Laura Zam's one-woman show involves much more than her mother's Holocaust experiences.

Collaterally Damaged, which Zam wrote and will perform in the Capital Fringe Festival this week, deals in part with her trip to Poland and Germany to retrace her mother's journey during the Shoah.

One aspect of the play is that the 2005 journey itself was "motivated by my desire to respond to war, to create a piece of art that would help to stop the genocide in Darfur," says the District resident, who plays some 20 characters during the performance.

Two other story lines are "my mother's story, what happened to her, and many flashbacks reflecting upon my mother as I experienced her growing up and showing how the war affected her."

She initially had no plans to write a play but only wanted to visit the places her mother had lived during the Holocaust. However, "as an artist, I tend to turn my experiences into art," she says.

Zam, 43, says her mother often would talk to her about what had happened during the Holocaust. "She talked about it alot, but not in great depth," the playwright-actress says. "She would refer to it, but wouldn't tell her story chronologically.

"She would say things like, 'Why can't you clean your room? When I was your age, I was sewing buttons on Nazi uniforms.' Then, she would go into details about the buttons." She used her Holocaust experiences to engender "Jewish guilt," Zam says.

Her mother, who died 11 years ago, also would relate her experiences as an entertainer ‹ singer, actor, dancer ‹ in the camps. She believed that her performances are one reason she survived, as the kapos, the Jewish guards in the camps, would, as a result, look after her. She also said she felt she was doing a service by keeping up the spirits of the other prisoners, Zam says.

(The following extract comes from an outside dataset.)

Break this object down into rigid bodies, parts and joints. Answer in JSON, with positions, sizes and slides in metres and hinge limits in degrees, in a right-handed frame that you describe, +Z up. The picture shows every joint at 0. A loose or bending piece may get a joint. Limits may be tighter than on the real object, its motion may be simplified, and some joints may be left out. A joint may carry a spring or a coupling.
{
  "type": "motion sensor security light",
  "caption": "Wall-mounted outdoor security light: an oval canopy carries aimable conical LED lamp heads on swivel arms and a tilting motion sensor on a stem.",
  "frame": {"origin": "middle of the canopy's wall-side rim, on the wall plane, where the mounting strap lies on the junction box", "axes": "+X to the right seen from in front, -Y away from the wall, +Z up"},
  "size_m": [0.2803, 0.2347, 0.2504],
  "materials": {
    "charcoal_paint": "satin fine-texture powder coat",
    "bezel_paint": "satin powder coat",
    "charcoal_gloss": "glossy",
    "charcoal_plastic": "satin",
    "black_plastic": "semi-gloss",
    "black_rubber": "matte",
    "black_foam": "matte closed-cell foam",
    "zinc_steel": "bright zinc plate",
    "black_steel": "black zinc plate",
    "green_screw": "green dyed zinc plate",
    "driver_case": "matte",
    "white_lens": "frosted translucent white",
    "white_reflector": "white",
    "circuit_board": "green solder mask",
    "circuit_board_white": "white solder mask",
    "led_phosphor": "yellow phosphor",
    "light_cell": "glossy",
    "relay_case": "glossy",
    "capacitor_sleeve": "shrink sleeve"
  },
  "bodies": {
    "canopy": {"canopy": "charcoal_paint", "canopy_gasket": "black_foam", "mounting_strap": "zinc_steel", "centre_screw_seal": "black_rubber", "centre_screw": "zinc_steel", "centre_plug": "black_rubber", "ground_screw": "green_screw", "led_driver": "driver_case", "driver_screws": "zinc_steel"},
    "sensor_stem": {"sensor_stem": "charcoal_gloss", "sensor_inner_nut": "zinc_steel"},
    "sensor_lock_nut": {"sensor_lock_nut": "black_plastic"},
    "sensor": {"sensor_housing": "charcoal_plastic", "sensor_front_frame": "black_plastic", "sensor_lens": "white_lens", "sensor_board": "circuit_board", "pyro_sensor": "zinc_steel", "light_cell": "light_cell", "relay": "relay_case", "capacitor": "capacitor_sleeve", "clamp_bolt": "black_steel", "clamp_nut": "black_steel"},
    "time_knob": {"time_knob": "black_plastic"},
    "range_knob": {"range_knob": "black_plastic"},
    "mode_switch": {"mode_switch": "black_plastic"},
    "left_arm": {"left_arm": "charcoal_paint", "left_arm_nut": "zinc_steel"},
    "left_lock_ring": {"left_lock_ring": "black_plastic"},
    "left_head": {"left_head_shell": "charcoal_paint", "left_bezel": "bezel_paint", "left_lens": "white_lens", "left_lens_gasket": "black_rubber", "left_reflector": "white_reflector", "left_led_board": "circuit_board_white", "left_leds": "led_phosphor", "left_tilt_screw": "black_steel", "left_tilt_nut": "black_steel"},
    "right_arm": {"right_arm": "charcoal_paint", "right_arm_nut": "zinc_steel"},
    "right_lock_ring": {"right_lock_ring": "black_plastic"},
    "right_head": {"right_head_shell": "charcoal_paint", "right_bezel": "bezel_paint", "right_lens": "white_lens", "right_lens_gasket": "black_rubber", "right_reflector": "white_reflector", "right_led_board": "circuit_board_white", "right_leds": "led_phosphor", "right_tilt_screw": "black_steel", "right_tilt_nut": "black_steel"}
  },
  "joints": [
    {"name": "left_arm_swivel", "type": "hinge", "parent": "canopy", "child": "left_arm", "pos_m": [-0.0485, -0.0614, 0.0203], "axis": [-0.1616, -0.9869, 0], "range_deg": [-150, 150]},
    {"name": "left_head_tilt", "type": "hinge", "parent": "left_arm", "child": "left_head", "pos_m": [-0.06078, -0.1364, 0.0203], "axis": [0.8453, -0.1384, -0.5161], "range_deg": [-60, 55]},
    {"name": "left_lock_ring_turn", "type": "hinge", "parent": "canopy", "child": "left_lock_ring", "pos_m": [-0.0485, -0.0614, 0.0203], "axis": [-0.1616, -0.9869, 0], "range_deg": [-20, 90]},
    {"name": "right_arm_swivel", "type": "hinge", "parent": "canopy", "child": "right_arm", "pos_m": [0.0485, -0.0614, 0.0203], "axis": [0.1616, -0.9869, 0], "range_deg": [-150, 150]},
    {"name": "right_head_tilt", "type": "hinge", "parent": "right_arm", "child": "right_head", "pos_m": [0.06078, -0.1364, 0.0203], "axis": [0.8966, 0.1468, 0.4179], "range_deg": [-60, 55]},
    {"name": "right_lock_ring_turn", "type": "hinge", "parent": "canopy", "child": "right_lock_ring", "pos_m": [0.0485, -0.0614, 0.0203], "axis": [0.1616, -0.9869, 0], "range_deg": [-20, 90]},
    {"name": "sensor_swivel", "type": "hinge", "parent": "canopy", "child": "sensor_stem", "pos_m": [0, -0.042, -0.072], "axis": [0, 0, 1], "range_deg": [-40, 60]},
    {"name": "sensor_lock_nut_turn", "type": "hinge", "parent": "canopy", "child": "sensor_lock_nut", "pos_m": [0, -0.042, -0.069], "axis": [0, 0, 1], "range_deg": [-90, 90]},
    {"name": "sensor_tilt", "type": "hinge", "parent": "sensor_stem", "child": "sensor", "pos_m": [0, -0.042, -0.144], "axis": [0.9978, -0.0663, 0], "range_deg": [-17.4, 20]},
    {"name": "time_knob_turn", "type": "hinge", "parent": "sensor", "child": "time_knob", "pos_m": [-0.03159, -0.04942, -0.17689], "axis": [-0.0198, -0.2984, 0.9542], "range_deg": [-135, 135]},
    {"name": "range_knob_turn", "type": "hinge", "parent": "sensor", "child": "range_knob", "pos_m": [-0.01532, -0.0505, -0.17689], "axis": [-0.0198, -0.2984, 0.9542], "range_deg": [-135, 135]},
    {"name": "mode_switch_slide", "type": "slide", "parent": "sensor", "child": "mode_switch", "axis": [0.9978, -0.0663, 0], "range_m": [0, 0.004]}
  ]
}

In the Lodz ghetto until 1944, her mother was sent to the Auschwitz and Stuffhof camps and began a death march before being liberated by British soldiers.

Zam has been a playwright, performer and director since graduating from Brooklyn College in 1985.

Originally, she had wanted to be an actor, but, beginning in 1989, she "spontaneously" started writing monologues.

They "took over and I began acting in my own monologues," she says. The monologues grew into full-length pieces, which, she says, she began thinking of "as stories for the stage."

She enjoys that art form because "I like the purity of the form, it is a theatrical form. ... Storytelling is the origin of theater, literature and education," she says.

In New York, her plays and solo performances have been onstage at The Public Theater, Dixon Place, New Dramatists, Ensemble Studio Theatre and elsewhere.

She lived in Prague in the Czech Republic from 1994 to 1999 ("I wanted to live abroad for a time and might have been subconsciously trying to get at my roots by living in the area where my mother lived," she says), where she had four plays produced, including her one-person play Circles, Holes, and Arches.

She has performed Stupid Frailty, another of her one-person plays, at the Philadelphia Fringe Festival, the National Theater in Washington and elsewhere.

Collaterally Damaged has been presented as a staged reading at Theater J at the Washington DC Jewish Community Center, the Kennedy Center and Woolly Mammoth Theater and was performed at a high school drama festival in Howard County.

Collaterally Damaged will be onstage at the Warehouse arts theater in the District on Saturday at 9:30 p.m. and Sunday at 5:30 p.m. Tickets, at $15, are available at www.theatermania.com or at the door.